▶ **Data extract**
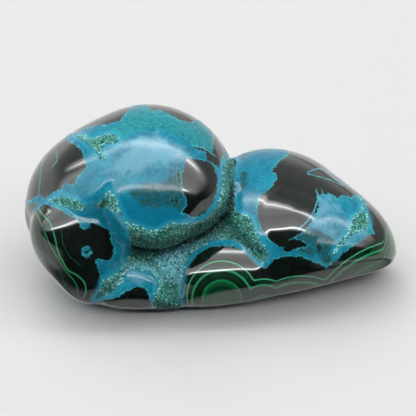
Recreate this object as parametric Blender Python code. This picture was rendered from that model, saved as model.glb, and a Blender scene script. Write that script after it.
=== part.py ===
"""Chrysocolla specimen: a hand-polished freeform stone, rounded growth lobes round a crystal-lined hollow.

The stone is one implicit surface. Every lobe is the overlap of two forms: what the polishing left
(broad, smooth ellipsoids) and what had grown (rounder balls). Where the growth is the smaller of the
two, the skin was never reached by the polishing and carries the crust of small crystals.

Frame: metres, +Z up, +X along the stone, -Y the side with the hollow. The origin is the middle of the
flat underside. Sizes below are millimetres.
"""
import math

import bmesh
import bpy
import numpy as np
from mathutils import Vector

MM = 0.001

# Driving dimensions
VIEW_TILT = 33.0            # degrees; the two ground flats face down and forward, square to this slope
UNDERSIDE_DEPTH = 0.15      # the underside is ground this far above the lowest growth
UNDERSIDE_ROUND = 1.5       # blend radius between the flanks and the underside
POLISH_ROUND = 1.2          # blend between a lobe's polished face and its grown flank
LOBE_ROUND = 3.2            # blend in the creases between lobes
GROWN_ROUND = 1.0           # blend between the balls of one growth
FLOOR_ROUND = 3.0           # blend between the two swells of the hollow's floor
STONE_DETAIL = 6            # icosphere subdivisions of the wrapped skin
STONE_KEEP = 0.27           # share of the skin's triangles that the finished stone keeps
CRUST_KEEP = 0.85           # share of the hollow's triangles that the crust keeps
CRUST_SEAT = 0.8            # how deep the crust is rooted
CRUST_GAP = 0.3             # space between the crust and its seat
SEAT_INSET = 0.4            # how far the seat's wall is drawn in towards the crust
SPUR_ROUNDS = 4             # how often loose triangles are taken off the edge of the crust
CRYSTAL_TIPS = 0.1          # how far the highest crystals stand above the hollow's skin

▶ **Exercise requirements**
Write the material out again word for word.

▶ **Task response**
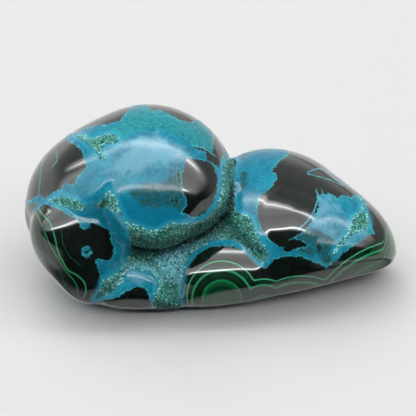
Recreate this object as parametric Blender Python code. This picture was rendered from that model, saved as model.glb, and a Blender scene script. Write that script after it.
=== part.py ===
"""Chrysocolla specimen: a hand-polished freeform stone, rounded growth lobes round a crystal-lined hollow.

The stone is one implicit surface. Every lobe is the overlap of two forms: what the polishing left
(broad, smooth ellipsoids) and what had grown (rounder balls). Where the growth is the smaller of the
two, the skin was never reached by the polishing and carries the crust of small crystals.

Frame: metres, +Z up, +X along the stone, -Y the side with the hollow. The origin is the middle of the
flat underside. Sizes below are millimetres.
"""
import math

import bmesh
import bpy
import numpy as np
from mathutils import Vector

MM = 0.001

# Driving dimensions
VIEW_TILT = 33.0            # degrees; the two ground flats face down and forward, square to this slope
UNDERSIDE_DEPTH = 0.15      # the underside is ground this far above the lowest growth
UNDERSIDE_ROUND = 1.5       # blend radius between the flanks and the underside
POLISH_ROUND = 1.2          # blend between a lobe's polished face and its grown flank
LOBE_ROUND = 3.2            # blend in the creases between lobes
GROWN_ROUND = 1.0           # blend between the balls of one growth
FLOOR_ROUND = 3.0           # blend between the two swells of the hollow's floor
STONE_DETAIL = 6            # icosphere subdivisions of the wrapped skin
STONE_KEEP = 0.27           # share of the skin's triangles that the finished stone keeps
CRUST_KEEP = 0.85           # share of the hollow's triangles that the crust keeps
CRUST_SEAT = 0.8            # how deep the crust is rooted
CRUST_GAP = 0.3             # space between the crust and its seat
SEAT_INSET = 0.4            # how far the seat's wall is drawn in towards the crust
SPUR_ROUNDS = 4             # how often loose triangles are taken off the edge of the crust
CRYSTAL_TIPS = 0.1          # how far the highest crystals stand above the hollow's skin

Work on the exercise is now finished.